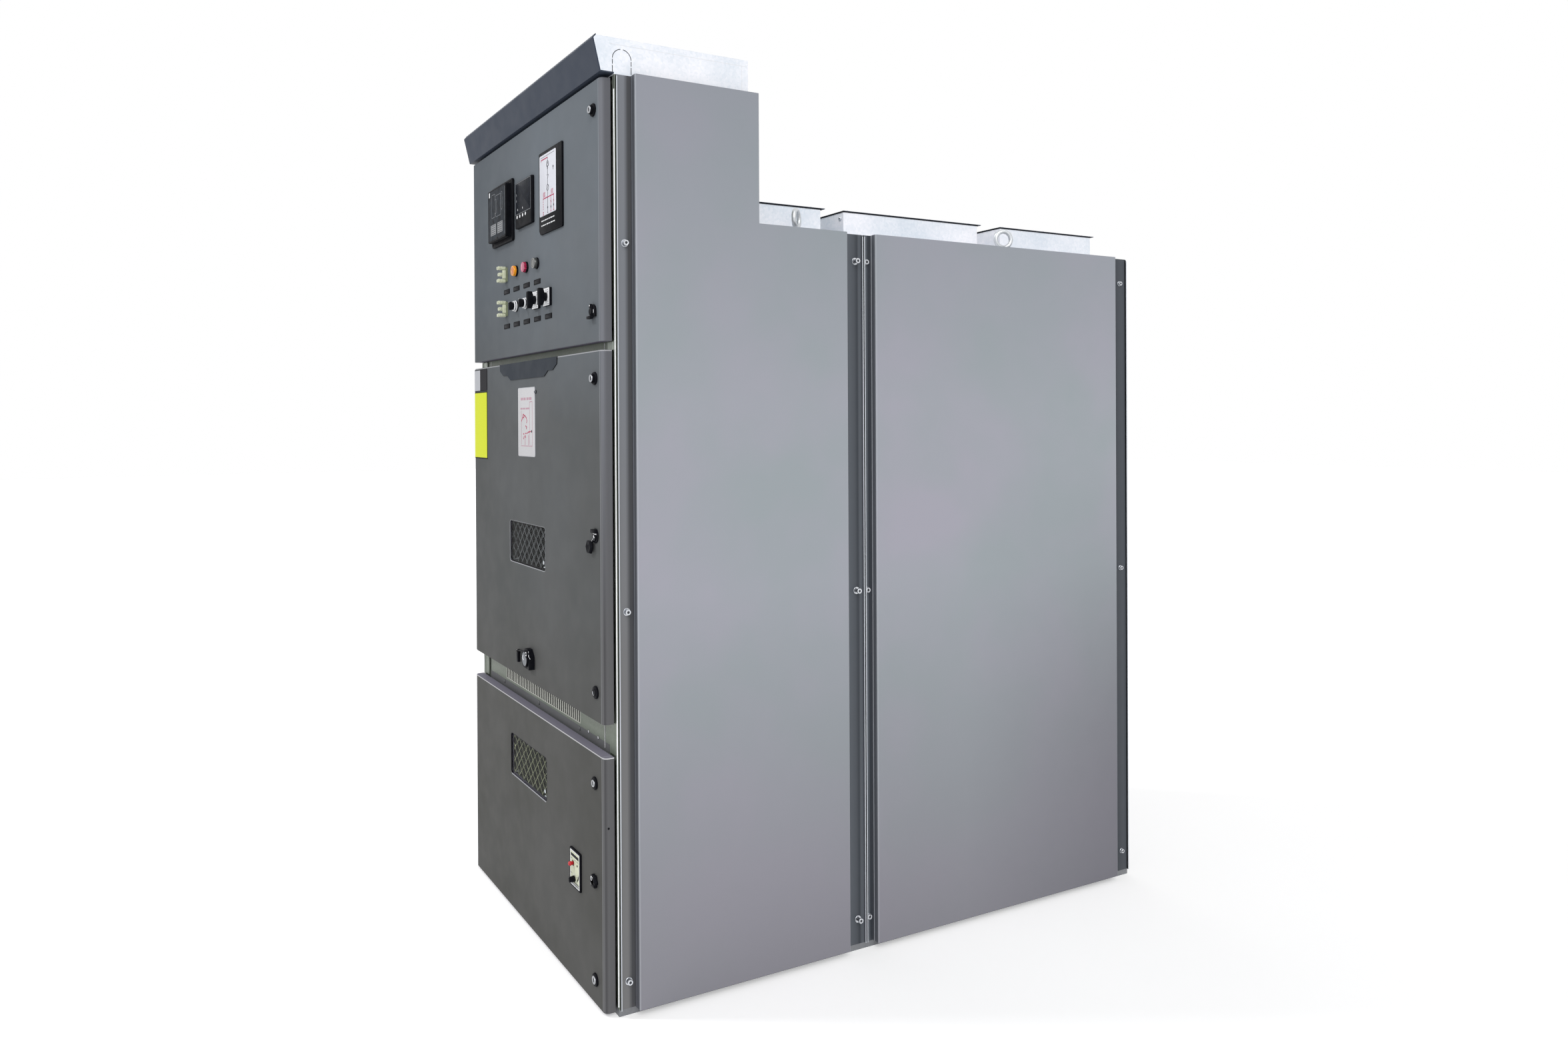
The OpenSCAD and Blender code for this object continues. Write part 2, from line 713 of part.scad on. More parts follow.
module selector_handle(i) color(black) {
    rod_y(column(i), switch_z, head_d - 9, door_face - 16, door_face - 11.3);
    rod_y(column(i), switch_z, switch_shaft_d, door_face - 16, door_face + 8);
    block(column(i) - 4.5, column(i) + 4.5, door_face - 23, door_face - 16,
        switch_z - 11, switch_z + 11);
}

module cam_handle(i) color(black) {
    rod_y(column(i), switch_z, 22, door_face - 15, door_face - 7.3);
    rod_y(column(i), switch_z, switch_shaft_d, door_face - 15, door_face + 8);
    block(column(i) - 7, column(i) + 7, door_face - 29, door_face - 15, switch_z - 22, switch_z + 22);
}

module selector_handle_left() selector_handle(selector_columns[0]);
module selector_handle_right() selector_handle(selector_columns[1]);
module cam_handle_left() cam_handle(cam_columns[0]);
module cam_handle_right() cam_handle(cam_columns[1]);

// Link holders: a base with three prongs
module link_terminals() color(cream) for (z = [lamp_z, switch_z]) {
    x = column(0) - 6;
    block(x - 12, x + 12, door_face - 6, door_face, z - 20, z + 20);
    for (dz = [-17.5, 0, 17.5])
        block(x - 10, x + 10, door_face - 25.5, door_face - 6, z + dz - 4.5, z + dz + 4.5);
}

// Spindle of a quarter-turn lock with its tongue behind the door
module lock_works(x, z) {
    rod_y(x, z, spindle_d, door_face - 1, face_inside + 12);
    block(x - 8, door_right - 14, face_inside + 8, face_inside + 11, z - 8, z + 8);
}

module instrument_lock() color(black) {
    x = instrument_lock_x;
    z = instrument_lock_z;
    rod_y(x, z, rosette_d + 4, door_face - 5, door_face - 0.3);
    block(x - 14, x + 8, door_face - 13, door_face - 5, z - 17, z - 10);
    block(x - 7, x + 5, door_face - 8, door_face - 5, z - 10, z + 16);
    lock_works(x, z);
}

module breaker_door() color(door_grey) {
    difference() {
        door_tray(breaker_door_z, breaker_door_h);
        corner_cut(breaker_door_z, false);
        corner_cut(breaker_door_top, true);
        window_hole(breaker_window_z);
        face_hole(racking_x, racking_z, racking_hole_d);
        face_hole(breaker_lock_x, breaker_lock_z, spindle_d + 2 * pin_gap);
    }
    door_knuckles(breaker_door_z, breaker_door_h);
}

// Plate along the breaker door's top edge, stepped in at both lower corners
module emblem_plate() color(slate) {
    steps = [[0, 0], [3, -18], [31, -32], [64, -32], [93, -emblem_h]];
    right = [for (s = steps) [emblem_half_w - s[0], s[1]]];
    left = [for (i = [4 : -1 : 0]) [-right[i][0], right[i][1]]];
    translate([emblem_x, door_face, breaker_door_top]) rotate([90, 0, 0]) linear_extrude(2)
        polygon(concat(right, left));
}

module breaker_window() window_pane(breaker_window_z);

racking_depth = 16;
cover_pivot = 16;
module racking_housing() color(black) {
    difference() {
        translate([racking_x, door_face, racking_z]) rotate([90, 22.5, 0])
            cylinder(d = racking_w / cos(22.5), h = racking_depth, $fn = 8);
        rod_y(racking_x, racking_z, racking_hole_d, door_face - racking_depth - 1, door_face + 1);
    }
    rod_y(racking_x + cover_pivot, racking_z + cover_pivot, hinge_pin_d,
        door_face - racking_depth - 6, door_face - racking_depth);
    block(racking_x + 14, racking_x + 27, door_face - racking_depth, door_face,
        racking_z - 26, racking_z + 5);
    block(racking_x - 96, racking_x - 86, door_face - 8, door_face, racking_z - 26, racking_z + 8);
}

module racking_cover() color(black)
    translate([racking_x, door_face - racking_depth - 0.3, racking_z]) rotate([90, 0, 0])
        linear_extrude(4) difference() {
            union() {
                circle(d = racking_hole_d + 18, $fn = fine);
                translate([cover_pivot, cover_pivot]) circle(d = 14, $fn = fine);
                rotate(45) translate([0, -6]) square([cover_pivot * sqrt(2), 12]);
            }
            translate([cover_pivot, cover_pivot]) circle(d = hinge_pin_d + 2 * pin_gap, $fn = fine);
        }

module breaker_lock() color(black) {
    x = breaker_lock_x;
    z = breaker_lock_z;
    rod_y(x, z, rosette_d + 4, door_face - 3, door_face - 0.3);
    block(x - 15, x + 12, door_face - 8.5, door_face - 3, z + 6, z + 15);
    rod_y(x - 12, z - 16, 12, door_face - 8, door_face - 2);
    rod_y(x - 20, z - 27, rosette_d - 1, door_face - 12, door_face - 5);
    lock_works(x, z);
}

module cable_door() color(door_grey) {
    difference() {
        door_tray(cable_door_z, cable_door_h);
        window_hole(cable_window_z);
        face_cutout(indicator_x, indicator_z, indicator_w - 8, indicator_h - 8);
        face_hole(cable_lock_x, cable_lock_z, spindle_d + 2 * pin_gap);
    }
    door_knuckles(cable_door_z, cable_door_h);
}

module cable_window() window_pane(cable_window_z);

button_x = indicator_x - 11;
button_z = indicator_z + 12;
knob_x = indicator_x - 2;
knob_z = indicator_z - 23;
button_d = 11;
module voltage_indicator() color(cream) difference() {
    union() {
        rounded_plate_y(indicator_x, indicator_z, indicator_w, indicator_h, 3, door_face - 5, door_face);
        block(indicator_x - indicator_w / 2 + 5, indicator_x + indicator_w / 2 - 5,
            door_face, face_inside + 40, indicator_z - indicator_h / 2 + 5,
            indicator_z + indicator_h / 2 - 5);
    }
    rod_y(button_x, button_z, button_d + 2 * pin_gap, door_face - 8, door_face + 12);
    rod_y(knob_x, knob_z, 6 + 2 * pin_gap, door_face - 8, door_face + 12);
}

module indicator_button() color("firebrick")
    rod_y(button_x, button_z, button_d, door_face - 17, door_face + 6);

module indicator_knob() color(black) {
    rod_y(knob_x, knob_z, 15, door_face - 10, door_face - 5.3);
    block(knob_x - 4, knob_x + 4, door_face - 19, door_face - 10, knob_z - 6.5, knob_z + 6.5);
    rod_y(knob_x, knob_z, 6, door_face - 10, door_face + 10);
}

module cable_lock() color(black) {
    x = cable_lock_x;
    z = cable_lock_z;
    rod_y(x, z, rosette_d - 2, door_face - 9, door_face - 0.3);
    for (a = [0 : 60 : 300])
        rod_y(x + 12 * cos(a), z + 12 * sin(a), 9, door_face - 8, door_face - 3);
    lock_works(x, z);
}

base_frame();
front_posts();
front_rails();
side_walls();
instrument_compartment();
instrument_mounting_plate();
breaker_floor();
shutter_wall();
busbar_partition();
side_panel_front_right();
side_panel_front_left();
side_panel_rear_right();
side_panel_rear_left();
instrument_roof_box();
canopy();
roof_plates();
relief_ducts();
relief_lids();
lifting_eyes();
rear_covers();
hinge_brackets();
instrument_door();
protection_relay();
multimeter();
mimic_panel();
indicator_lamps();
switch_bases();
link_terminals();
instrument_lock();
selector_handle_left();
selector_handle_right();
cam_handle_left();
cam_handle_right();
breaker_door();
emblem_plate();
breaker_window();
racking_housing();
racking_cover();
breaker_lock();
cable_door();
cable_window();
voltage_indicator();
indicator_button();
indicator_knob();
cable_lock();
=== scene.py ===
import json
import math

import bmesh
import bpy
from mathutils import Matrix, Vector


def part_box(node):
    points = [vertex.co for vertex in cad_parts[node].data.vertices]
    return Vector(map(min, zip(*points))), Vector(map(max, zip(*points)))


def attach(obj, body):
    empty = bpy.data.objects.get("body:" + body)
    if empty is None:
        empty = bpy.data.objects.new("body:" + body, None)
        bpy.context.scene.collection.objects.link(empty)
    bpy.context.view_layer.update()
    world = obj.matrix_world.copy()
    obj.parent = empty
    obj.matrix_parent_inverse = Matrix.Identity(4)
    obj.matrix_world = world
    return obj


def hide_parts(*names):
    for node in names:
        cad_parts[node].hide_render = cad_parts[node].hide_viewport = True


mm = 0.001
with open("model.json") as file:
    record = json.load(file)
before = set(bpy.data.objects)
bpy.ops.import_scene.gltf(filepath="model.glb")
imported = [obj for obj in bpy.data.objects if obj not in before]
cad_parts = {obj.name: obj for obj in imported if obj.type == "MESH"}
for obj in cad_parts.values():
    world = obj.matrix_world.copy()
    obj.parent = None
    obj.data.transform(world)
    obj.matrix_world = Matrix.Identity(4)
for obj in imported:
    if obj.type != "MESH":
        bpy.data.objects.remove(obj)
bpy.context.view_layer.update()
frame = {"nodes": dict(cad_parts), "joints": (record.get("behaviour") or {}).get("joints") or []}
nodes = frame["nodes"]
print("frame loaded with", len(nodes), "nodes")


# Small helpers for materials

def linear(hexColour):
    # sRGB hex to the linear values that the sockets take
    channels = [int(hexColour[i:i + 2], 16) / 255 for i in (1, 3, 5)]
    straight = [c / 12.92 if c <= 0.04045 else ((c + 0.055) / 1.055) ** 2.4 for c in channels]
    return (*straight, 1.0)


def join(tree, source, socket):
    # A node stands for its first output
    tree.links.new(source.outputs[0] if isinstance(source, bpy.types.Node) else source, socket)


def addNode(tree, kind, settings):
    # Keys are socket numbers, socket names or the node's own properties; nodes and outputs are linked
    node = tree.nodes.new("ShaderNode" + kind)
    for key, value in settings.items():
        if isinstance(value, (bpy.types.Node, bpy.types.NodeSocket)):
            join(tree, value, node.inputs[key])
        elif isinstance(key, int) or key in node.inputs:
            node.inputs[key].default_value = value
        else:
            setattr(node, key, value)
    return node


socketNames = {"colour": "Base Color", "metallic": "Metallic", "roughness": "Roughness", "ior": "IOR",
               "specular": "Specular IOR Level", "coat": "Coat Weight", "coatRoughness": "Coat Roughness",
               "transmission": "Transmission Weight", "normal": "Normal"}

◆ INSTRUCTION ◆
Working from the data above, extract solely the lines from the one containing "cam_handle_right();" through the one containing "bpy.data.objects.remove(obj)", exactly as they appear, both included.

◆ COMPLETED TASK ◆
cam_handle_right();
breaker_door();
emblem_plate();
breaker_window();
racking_housing();
racking_cover();
breaker_lock();
cable_door();
cable_window();
voltage_indicator();
indicator_button();
indicator_knob();
cable_lock();
=== scene.py ===
import json
import math

import bmesh
import bpy
from mathutils import Matrix, Vector


def part_box(node):
    points = [vertex.co for vertex in cad_parts[node].data.vertices]
    return Vector(map(min, zip(*points))), Vector(map(max, zip(*points)))


def attach(obj, body):
    empty = bpy.data.objects.get("body:" + body)
    if empty is None:
        empty = bpy.data.objects.new("body:" + body, None)
        bpy.context.scene.collection.objects.link(empty)
    bpy.context.view_layer.update()
    world = obj.matrix_world.copy()
    obj.parent = empty
    obj.matrix_parent_inverse = Matrix.Identity(4)
    obj.matrix_world = world
    return obj


def hide_parts(*names):
    for node in names:
        cad_parts[node].hide_render = cad_parts[node].hide_viewport = True


mm = 0.001
with open("model.json") as file:
    record = json.load(file)
before = set(bpy.data.objects)
bpy.ops.import_scene.gltf(filepath="model.glb")
imported = [obj for obj in bpy.data.objects if obj not in before]
cad_parts = {obj.name: obj for obj in imported if obj.type == "MESH"}
for obj in cad_parts.values():
    world = obj.matrix_world.copy()
    obj.parent = None
    obj.data.transform(world)
    obj.matrix_world = Matrix.Identity(4)
for obj in imported:
    if obj.type != "MESH":
        bpy.data.objects.remove(obj)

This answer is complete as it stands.